This paint is very thin so light coats only as it'll drip  - finish seems smoother than Hammerite after 2 coats but will give them another coat next month

I did the hubs and carriers in Hammerite smooth black as i had a full tin of that in the garage


----------



## gishy (Feb 24, 2018)

garage_dweller said:


> To be honest I would go black or silver as I'm assuming the callipers on your car are nothing particularly special. So you probably wouldn't want them to stand out. Your car though so entirely up to you obviously
> 
> Sent from my iPad using Tapatalk


I painted my calipers silver just to keep them looking cleaner ,cars a metallic silver kia with silver alloys so i think it looks ok.Red would look silly, possibly black might be ok depends on your car really.I " borrowed" the paint from work some high temp stuff can,t remember the name but it matches the wheels and the car quite well


----------



## WRX (Jun 24, 2019)

Just updated my project thread with brake caliper painting pictures. I'll link it here in case anyone wants to see as I don't wanna double post the pictures. Thanks.

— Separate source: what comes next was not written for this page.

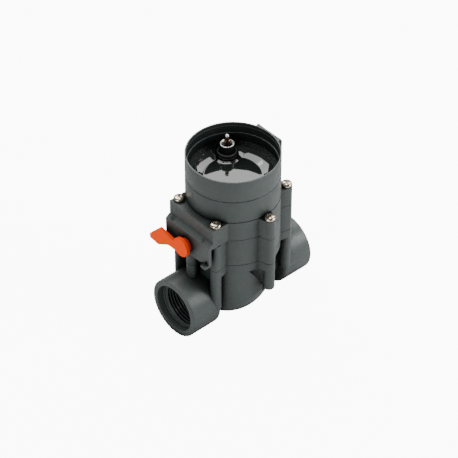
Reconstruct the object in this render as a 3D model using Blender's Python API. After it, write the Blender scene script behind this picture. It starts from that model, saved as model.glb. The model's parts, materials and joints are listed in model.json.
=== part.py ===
"""In-line diaphragm water valve with a round plug-in control socket.

X runs along the pipe from inlet (-X) to outlet (+X), Z is up, and the origin is on the ground
below the axis that the diaphragm, solenoid and control cup share. All sizes are in metres.
"""
import math

import bmesh
import bpy
from mathutils import Matrix, Vector

MM = 0.001
GAP = 0.3 * MM

# Driving dimensions: pipe sockets (female G 1 pipe thread)
PIPE_Z = 22 * MM
SOCKET_R = 22 * MM
HALF_LENGTH = 55 * MM
SOCKET_LENGTH = 25.5 * MM
COUNTERBORE_R = 17.5 * MM
COUNTERBORE_DEPTH = 5 * MM
THREAD_R = 16.6 * MM
THREAD_END = 21 * MM
FLOW_R = 10.5 * MM

# Stack of round pieces on the diaphragm axis, from the ground up
BARREL_R = 32.9 * MM
CHAMBER_R = 27 * MM
FLANGE_Z = 52 * MM
BODY_TOP = 58.85 * MM
RING_TOP = 81.25 * MM
BONNET_TOP = 97 * MM
HOUSING_TOP = 115.05 * MM
RESIN_TOP = 111.5 * MM
RIM_Z = 132.3 * MM
RING_BASE = BODY_TOP + GAP
BONNET_BASE = RING_TOP + GAP
HOUSING_BASE = BONNET_TOP + GAP
CUP_BASE = HOUSING_TOP + GAP

# Six clamp screws
BOLT_CIRCLE_R = 37.4 * MM
BOLT_ANGLES = [math.radians(30 + 60 * i) for i in range(6)]
COLUMN_R = 4.1 * MM
LUG_CREASE = 62
LUG_ROOT_HALF = 5.7 * MM
SCREW_R = 2 * MM
SCREW_HOLE_R = 2.4 * MM
SCREW_TIP_Z = 42 * MM
HEAD_R = 3.9 * MM
HEAD_HEIGHT = 2.7 * MM

# Belly of the body: a bowl set towards the inlet
BELLY_X = -5.5 * MM
BELLY_R = 33.6 * MM
BELLY_DEPTH = 42 * MM
BELLY_POWER = 2.05
WALL = 3 * MM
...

2001 Subaru Impreza WRX Bugeye project
https://r.tapatalk.com/shareLink/to...ead.php?t=425678&share_type=t&link_source=app

Sent from my iPhone using Tapatalk


----------



## SadlyDistracted (Jan 18, 2013)

No one ever use Foliatec caliper paints?

Unlike many they're a 2K, and if I didn't know any better some form of UV resistant Epoxy.

It's been my go to caliper & related paint for the last 4 cars / 20 years and it typicaly outlasts the cars!

A bit boring, but silver/black for the brake parts - and like most say, prep is key, I do calipers loose but on car, mounts off car.


----------



## enc (Jan 25, 2006)

My current car I’ve used silver “smoothrite” .. like hammerite but smooth finish. 
Goes on very heavy/thick so pnly one coat required and drys very quickly. Also very hard wearing. 
I’ve done the red calliper paint in the past...it reduces the 0-60 time by about a second and adds 10mph to top speed. But looks crappy when you have tiny brake discs. 
Don’t like black ... looks like heavy brake dust soiling so stick to silver these days. Looks clean and doesn’t attract attention.


----------



## ridders66 (May 24, 2019)

I wouldn't silver Hammerite them, Hammerite looks good but after a while the hammered finish looks a bit crap. You can get specific calliper paint, which is heatproof, dries very quickly and is available in a range of colours. I would stick with black, and paint the disc centres black too. Painting them silver or red would look, in your words, 'knobby'.


----------